Task statement: The listing must be reproduced in full, exactly as it stands.

Exercise material:

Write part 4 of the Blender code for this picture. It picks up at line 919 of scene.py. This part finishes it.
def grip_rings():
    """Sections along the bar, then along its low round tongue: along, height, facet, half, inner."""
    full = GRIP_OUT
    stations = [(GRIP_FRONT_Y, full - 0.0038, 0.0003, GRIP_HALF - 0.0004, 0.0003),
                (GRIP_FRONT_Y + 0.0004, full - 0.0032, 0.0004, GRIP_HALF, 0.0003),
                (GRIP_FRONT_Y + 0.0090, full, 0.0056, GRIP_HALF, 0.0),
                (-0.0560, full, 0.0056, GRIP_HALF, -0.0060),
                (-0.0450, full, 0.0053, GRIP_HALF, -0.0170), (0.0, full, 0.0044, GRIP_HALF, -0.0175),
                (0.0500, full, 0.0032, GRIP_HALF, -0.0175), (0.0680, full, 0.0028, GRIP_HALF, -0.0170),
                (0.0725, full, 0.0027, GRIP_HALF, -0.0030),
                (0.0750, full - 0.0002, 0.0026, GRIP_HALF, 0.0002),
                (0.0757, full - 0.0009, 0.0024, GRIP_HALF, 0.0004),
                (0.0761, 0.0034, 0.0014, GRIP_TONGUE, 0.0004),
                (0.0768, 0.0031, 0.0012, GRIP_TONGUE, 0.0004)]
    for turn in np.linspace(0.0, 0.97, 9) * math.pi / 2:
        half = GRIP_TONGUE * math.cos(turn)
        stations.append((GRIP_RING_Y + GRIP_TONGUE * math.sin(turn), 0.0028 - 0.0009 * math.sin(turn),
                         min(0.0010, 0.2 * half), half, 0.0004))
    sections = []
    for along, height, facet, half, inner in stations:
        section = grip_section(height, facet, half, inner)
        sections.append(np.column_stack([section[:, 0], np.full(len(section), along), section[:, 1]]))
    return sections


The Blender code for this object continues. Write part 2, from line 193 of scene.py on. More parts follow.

Reply to the task:
Write part 4 of the Blender code for this picture. It picks up at line 919 of scene.py. This part finishes it.
def grip_rings():
    """Sections along the bar, then along its low round tongue: along, height, facet, half, inner."""
    full = GRIP_OUT
    stations = [(GRIP_FRONT_Y, full - 0.0038, 0.0003, GRIP_HALF - 0.0004, 0.0003),
                (GRIP_FRONT_Y + 0.0004, full - 0.0032, 0.0004, GRIP_HALF, 0.0003),
                (GRIP_FRONT_Y + 0.0090, full, 0.0056, GRIP_HALF, 0.0),
                (-0.0560, full, 0.0056, GRIP_HALF, -0.0060),
                (-0.0450, full, 0.0053, GRIP_HALF, -0.0170), (0.0, full, 0.0044, GRIP_HALF, -0.0175),
                (0.0500, full, 0.0032, GRIP_HALF, -0.0175), (0.0680, full, 0.0028, GRIP_HALF, -0.0170),
                (0.0725, full, 0.0027, GRIP_HALF, -0.0030),
                (0.0750, full - 0.0002, 0.0026, GRIP_HALF, 0.0002),
                (0.0757, full - 0.0009, 0.0024, GRIP_HALF, 0.0004),
                (0.0761, 0.0034, 0.0014, GRIP_TONGUE, 0.0004),
                (0.0768, 0.0031, 0.0012, GRIP_TONGUE, 0.0004)]
    for turn in np.linspace(0.0, 0.97, 9) * math.pi / 2:
        half = GRIP_TONGUE * math.cos(turn)
        stations.append((GRIP_RING_Y + GRIP_TONGUE * math.sin(turn), 0.0028 - 0.0009 * math.sin(turn),
                         min(0.0010, 0.2 * half), half, 0.0004))
    sections = []
    for along, height, facet, half, inner in stations:
        section = grip_section(height, facet, half, inner)
        sections.append(np.column_stack([section[:, 0], np.full(len(section), along), section[:, 1]]))
    return sections


The Blender code for this object continues. Write part 2, from line 193 of scene.py on. More parts follow.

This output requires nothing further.